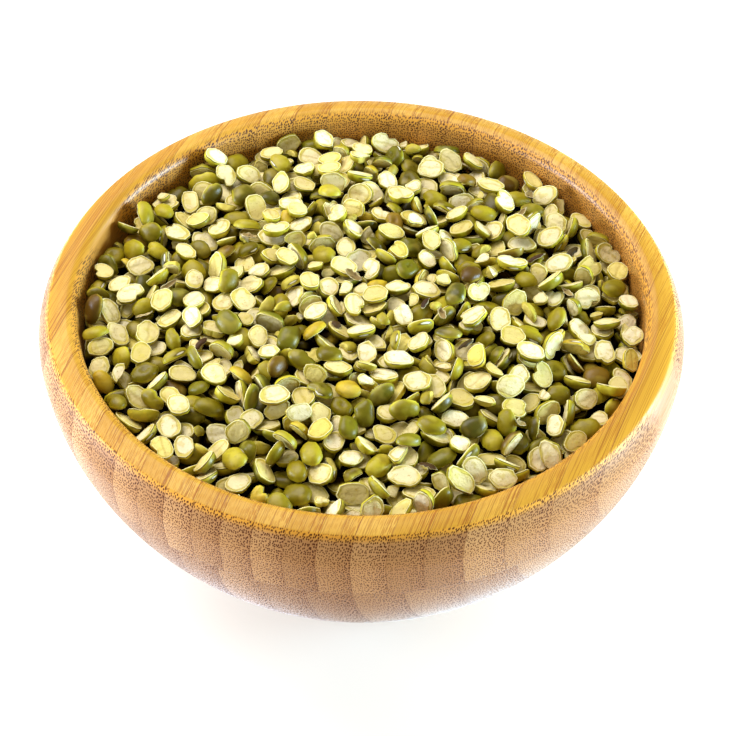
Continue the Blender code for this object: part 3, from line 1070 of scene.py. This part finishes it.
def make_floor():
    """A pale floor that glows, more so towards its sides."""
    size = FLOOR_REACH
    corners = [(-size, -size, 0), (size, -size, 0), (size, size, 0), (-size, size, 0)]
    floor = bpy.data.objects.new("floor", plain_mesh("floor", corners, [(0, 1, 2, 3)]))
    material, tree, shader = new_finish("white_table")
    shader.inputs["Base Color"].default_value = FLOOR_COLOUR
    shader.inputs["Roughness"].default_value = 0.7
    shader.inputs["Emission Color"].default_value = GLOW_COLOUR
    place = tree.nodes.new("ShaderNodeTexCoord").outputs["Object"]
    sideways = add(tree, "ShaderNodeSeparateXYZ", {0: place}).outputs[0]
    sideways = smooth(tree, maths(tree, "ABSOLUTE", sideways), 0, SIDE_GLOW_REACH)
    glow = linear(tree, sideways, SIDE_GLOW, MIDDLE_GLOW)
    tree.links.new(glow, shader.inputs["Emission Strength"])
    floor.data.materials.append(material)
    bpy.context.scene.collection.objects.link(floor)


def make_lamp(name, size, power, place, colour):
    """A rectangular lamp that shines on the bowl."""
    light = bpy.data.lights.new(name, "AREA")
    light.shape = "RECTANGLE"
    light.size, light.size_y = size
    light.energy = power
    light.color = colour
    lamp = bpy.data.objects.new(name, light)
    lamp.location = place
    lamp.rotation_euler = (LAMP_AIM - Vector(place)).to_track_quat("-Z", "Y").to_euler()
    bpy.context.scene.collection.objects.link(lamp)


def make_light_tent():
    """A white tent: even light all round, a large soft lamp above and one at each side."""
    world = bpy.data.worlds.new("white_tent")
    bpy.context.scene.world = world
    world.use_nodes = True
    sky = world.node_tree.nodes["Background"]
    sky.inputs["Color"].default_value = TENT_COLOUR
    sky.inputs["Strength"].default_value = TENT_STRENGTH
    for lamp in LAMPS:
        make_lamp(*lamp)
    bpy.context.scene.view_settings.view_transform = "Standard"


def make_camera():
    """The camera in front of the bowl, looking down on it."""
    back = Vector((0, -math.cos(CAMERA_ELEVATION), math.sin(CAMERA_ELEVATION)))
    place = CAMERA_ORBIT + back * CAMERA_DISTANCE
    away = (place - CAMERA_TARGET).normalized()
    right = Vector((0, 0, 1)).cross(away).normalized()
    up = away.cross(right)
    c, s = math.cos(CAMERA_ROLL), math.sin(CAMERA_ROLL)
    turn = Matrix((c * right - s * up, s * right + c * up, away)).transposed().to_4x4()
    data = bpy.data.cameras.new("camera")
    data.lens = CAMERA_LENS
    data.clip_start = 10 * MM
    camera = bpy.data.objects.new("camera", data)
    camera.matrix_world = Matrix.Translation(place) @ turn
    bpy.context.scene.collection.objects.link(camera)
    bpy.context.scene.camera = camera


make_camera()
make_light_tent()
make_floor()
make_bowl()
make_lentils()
=======
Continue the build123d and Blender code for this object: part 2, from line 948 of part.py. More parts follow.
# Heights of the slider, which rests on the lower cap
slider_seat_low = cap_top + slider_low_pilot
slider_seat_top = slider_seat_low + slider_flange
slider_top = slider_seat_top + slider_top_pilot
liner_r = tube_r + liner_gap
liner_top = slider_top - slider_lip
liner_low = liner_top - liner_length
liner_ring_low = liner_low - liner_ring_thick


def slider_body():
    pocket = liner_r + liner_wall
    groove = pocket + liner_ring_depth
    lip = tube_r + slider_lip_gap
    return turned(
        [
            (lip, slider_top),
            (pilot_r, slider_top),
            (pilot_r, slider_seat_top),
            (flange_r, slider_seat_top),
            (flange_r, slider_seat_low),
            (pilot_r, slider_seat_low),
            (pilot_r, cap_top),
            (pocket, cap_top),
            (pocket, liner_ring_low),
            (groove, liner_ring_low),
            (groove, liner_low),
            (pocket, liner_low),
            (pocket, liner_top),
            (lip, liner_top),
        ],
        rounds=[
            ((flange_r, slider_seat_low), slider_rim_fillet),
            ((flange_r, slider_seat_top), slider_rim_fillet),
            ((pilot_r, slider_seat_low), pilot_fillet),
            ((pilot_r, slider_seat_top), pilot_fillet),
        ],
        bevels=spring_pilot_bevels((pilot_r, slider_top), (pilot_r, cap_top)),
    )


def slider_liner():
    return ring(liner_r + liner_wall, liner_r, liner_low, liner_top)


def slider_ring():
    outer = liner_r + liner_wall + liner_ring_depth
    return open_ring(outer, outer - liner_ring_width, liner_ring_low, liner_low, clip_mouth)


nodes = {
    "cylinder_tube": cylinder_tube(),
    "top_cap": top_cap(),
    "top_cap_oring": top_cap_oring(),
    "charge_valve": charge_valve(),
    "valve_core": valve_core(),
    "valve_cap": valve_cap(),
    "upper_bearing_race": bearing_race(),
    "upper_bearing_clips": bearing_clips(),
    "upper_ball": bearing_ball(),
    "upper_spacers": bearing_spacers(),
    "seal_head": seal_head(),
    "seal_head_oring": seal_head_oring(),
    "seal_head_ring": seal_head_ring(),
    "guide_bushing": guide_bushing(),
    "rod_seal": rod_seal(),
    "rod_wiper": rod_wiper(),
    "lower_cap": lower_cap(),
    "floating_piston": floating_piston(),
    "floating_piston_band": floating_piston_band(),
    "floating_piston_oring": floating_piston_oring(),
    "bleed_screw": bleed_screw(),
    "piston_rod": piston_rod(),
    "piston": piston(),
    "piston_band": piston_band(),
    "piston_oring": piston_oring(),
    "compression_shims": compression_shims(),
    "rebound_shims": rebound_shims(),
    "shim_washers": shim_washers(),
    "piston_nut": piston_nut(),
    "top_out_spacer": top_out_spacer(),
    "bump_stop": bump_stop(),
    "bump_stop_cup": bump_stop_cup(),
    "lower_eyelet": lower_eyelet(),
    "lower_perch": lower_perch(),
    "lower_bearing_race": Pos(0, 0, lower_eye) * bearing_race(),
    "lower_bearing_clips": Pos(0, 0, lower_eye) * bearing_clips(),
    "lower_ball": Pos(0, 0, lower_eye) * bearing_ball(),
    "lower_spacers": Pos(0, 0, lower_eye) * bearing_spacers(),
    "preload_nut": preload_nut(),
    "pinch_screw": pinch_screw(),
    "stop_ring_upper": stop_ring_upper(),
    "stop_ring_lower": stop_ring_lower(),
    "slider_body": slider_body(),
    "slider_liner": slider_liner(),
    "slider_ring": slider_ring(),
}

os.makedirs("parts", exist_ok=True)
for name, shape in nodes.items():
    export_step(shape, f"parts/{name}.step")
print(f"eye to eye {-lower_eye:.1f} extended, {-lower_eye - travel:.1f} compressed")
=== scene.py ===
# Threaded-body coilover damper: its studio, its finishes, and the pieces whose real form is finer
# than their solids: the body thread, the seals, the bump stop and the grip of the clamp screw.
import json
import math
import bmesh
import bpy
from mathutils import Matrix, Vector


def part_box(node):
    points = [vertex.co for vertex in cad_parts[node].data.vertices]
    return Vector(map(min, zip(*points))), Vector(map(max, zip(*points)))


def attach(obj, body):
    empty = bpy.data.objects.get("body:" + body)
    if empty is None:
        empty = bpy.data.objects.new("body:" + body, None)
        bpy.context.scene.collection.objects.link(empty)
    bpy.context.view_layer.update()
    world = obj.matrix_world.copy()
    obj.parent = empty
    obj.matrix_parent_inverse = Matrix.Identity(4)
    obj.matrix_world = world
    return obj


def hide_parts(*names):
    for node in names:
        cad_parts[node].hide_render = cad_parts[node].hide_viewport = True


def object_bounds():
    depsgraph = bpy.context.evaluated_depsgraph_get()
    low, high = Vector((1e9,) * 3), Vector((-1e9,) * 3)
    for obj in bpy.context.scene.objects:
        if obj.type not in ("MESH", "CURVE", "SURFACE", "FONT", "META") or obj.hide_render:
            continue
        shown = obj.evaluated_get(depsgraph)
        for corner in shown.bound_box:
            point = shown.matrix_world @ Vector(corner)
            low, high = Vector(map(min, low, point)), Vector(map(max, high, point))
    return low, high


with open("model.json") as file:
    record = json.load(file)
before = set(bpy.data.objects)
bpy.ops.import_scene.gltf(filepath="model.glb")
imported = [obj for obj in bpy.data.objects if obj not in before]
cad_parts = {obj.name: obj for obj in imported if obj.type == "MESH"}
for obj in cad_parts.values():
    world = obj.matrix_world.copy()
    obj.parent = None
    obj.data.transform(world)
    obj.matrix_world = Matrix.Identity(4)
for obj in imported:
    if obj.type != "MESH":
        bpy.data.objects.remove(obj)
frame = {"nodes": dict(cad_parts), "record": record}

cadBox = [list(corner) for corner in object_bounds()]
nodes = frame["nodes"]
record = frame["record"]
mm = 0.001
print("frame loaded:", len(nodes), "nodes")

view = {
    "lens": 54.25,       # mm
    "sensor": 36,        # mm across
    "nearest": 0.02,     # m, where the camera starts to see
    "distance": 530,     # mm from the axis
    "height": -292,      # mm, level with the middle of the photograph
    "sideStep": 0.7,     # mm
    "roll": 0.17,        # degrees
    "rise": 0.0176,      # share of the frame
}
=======
= SHORT TASK =
The lines to return run from the one containing "for name, shape" down to the one containing "Vector(map(max, high, point))"; give them exactly, both included, and no others.

= EXERCISE RESPONSE =
for name, shape in nodes.items():
    export_step(shape, f"parts/{name}.step")
print(f"eye to eye {-lower_eye:.1f} extended, {-lower_eye - travel:.1f} compressed")
=== scene.py ===
# Threaded-body coilover damper: its studio, its finishes, and the pieces whose real form is finer
# than their solids: the body thread, the seals, the bump stop and the grip of the clamp screw.
import json
import math
import bmesh
import bpy
from mathutils import Matrix, Vector


def part_box(node):
    points = [vertex.co for vertex in cad_parts[node].data.vertices]
    return Vector(map(min, zip(*points))), Vector(map(max, zip(*points)))


def attach(obj, body):
    empty = bpy.data.objects.get("body:" + body)
    if empty is None:
        empty = bpy.data.objects.new("body:" + body, None)
        bpy.context.scene.collection.objects.link(empty)
    bpy.context.view_layer.update()
    world = obj.matrix_world.copy()
    obj.parent = empty
    obj.matrix_parent_inverse = Matrix.Identity(4)
    obj.matrix_world = world
    return obj


def hide_parts(*names):
    for node in names:
        cad_parts[node].hide_render = cad_parts[node].hide_viewport = True


def object_bounds():
    depsgraph = bpy.context.evaluated_depsgraph_get()
    low, high = Vector((1e9,) * 3), Vector((-1e9,) * 3)
    for obj in bpy.context.scene.objects:
        if obj.type not in ("MESH", "CURVE", "SURFACE", "FONT", "META") or obj.hide_render:
            continue
        shown = obj.evaluated_get(depsgraph)
        for corner in shown.bound_box:
            point = shown.matrix_world @ Vector(corner)
            low, high = Vector(map(min, low, point)), Vector(map(max, high, point))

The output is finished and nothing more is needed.